::: Information given :::
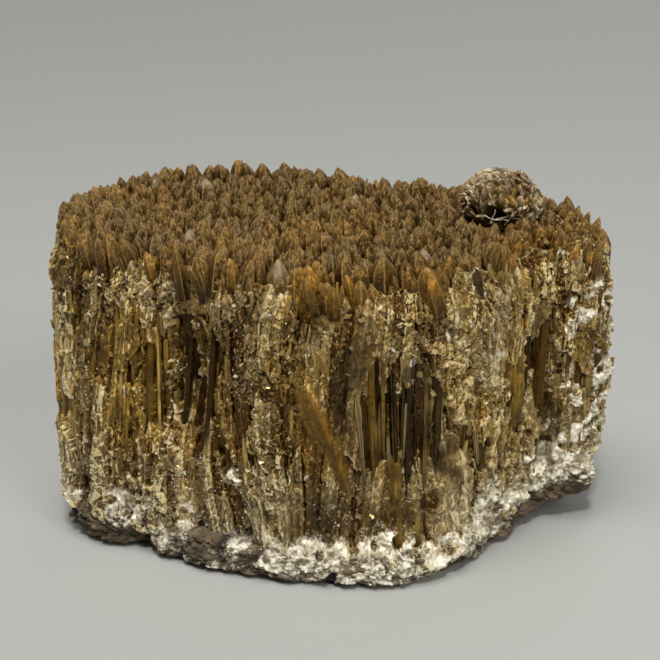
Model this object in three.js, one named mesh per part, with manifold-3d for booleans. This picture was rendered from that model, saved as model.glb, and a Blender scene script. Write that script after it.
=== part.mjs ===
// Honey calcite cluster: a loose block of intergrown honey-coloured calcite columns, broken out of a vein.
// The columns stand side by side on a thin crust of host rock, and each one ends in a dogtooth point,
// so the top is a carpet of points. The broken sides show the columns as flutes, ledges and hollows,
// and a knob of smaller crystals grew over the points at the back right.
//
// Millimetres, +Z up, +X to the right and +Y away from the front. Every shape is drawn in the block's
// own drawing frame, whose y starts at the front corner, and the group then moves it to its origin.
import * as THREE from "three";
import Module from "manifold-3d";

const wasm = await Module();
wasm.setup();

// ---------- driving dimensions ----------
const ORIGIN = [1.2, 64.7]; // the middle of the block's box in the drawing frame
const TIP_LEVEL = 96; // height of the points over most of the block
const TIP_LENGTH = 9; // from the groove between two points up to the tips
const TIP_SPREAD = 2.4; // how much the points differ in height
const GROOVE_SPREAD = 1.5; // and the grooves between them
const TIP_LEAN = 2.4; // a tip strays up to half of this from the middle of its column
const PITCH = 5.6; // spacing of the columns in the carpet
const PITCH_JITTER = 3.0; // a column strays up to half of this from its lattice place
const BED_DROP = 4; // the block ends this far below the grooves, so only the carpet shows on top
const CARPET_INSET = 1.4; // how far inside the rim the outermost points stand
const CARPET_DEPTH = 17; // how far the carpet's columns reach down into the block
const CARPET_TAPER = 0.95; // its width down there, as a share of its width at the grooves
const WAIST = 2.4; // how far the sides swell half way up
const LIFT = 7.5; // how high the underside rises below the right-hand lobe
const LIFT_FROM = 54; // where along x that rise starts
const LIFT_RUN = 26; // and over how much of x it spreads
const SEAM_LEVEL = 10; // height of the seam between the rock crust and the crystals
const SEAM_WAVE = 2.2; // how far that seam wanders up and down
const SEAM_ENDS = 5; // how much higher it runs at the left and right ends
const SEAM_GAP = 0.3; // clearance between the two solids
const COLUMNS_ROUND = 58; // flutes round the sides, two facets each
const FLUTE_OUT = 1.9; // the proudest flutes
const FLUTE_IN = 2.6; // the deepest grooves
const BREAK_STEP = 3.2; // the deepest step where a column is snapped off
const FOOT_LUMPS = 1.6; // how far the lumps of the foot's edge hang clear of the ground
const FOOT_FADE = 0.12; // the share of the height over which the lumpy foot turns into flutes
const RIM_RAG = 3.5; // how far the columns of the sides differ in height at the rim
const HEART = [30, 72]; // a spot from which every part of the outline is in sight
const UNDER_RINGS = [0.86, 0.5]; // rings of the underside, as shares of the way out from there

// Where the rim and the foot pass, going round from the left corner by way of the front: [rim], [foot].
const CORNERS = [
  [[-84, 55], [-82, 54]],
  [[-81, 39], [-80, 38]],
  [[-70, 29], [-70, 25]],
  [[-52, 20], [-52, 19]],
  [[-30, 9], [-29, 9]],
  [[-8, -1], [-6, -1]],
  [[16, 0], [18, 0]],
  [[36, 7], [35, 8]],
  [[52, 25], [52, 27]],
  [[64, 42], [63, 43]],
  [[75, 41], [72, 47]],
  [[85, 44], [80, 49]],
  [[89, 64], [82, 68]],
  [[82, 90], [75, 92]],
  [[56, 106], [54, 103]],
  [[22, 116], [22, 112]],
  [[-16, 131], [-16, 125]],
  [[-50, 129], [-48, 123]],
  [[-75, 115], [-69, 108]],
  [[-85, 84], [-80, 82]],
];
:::
::: Information given :::
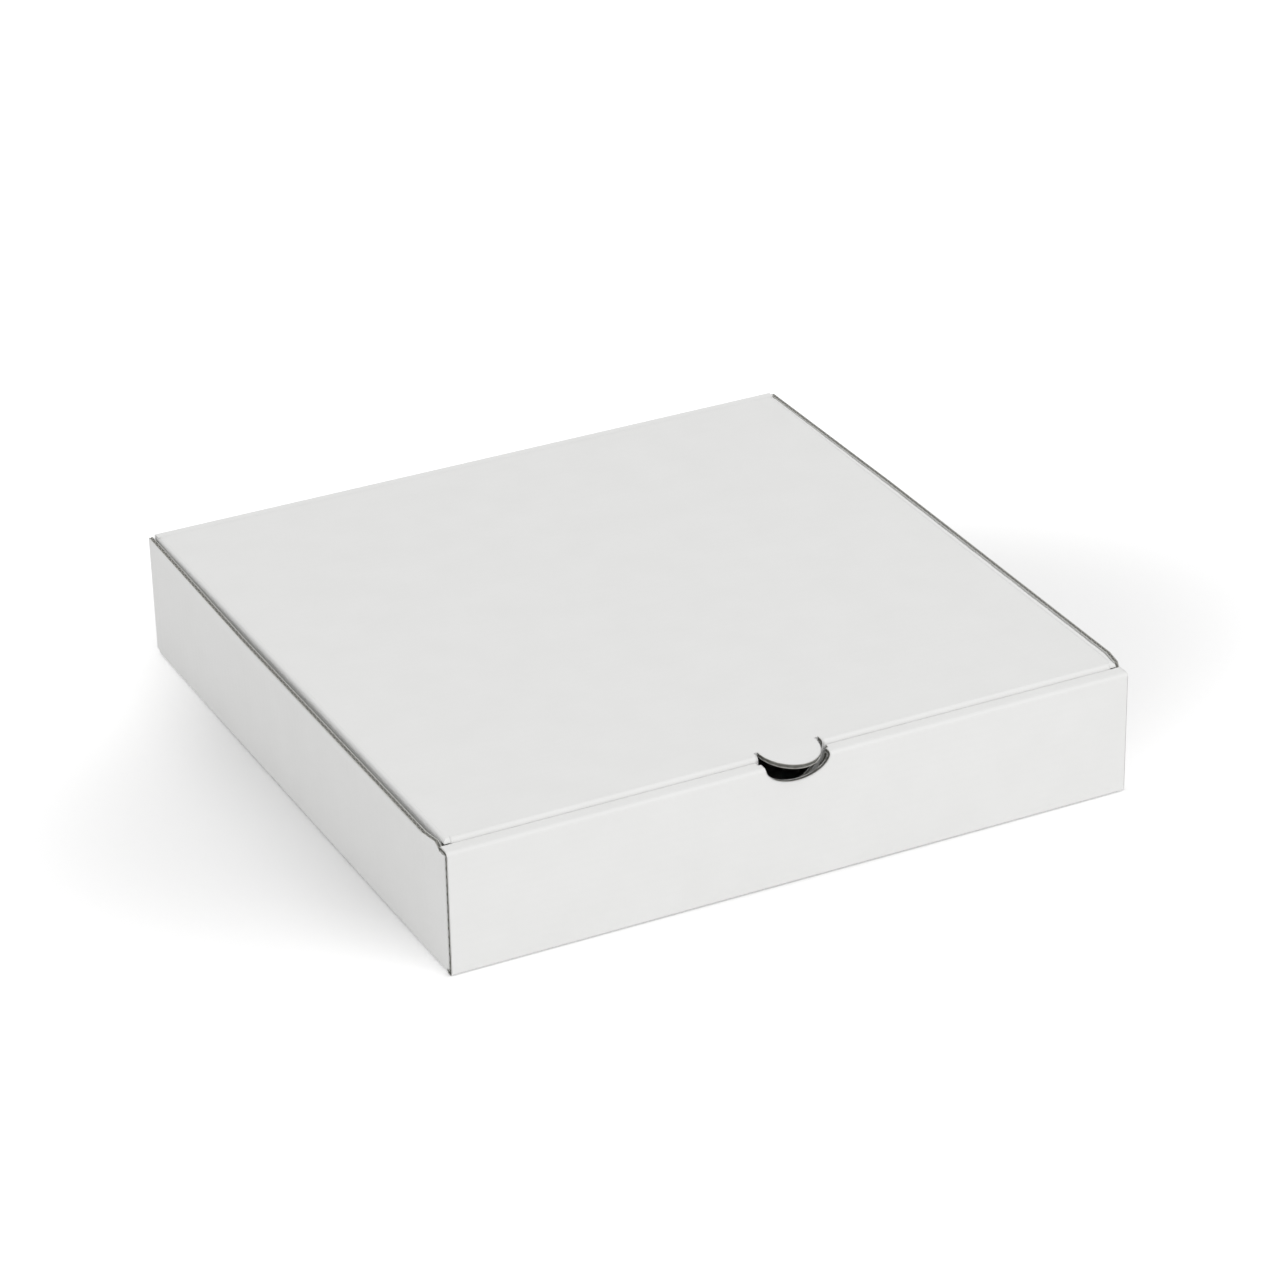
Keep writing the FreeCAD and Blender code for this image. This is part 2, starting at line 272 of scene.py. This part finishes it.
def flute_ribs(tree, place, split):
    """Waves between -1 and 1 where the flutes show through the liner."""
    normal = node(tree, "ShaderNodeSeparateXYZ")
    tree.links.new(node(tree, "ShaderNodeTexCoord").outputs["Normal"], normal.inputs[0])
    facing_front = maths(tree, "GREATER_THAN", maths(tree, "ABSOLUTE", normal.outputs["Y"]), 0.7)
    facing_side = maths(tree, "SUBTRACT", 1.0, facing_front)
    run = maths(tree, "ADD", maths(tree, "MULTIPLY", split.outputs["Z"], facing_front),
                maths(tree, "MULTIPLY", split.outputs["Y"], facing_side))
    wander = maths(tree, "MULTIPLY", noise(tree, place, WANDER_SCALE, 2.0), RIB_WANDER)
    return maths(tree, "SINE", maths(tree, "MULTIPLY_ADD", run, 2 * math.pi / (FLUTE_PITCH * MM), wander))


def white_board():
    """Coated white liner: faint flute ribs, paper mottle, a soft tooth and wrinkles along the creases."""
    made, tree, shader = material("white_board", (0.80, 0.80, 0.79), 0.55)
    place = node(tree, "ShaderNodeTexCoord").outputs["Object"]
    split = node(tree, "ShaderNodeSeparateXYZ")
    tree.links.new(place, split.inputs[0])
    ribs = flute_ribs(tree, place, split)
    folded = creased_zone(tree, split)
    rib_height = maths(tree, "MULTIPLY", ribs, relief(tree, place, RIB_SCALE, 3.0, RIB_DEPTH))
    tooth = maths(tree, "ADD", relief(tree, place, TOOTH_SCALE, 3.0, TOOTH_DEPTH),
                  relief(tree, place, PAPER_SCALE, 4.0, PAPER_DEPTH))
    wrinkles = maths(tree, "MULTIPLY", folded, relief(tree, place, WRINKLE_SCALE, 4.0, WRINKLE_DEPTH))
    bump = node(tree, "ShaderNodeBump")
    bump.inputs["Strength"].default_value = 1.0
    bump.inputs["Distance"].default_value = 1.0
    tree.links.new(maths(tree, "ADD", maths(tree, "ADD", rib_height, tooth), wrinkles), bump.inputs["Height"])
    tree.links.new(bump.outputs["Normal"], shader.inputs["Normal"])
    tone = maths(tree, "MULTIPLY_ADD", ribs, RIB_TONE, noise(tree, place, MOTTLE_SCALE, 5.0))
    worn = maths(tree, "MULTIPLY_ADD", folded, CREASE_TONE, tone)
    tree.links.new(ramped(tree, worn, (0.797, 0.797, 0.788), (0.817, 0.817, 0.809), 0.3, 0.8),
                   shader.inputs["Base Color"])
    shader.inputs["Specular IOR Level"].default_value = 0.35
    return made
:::
§ The request
With the first line being the one containing "Model this object" and the last line the one containing "wasm.setup();", transcribe exactly the lines above that fall in that range.

§ Completed exercise
Model this object in three.js, one named mesh per part, with manifold-3d for booleans. This picture was rendered from that model, saved as model.glb, and a Blender scene script. Write that script after it.
=== part.mjs ===
// Honey calcite cluster: a loose block of intergrown honey-coloured calcite columns, broken out of a vein.
// The columns stand side by side on a thin crust of host rock, and each one ends in a dogtooth point,
// so the top is a carpet of points. The broken sides show the columns as flutes, ledges and hollows,
// and a knob of smaller crystals grew over the points at the back right.
//
// Millimetres, +Z up, +X to the right and +Y away from the front. Every shape is drawn in the block's
// own drawing frame, whose y starts at the front corner, and the group then moves it to its origin.
import * as THREE from "three";
import Module from "manifold-3d";

const wasm = await Module();
wasm.setup();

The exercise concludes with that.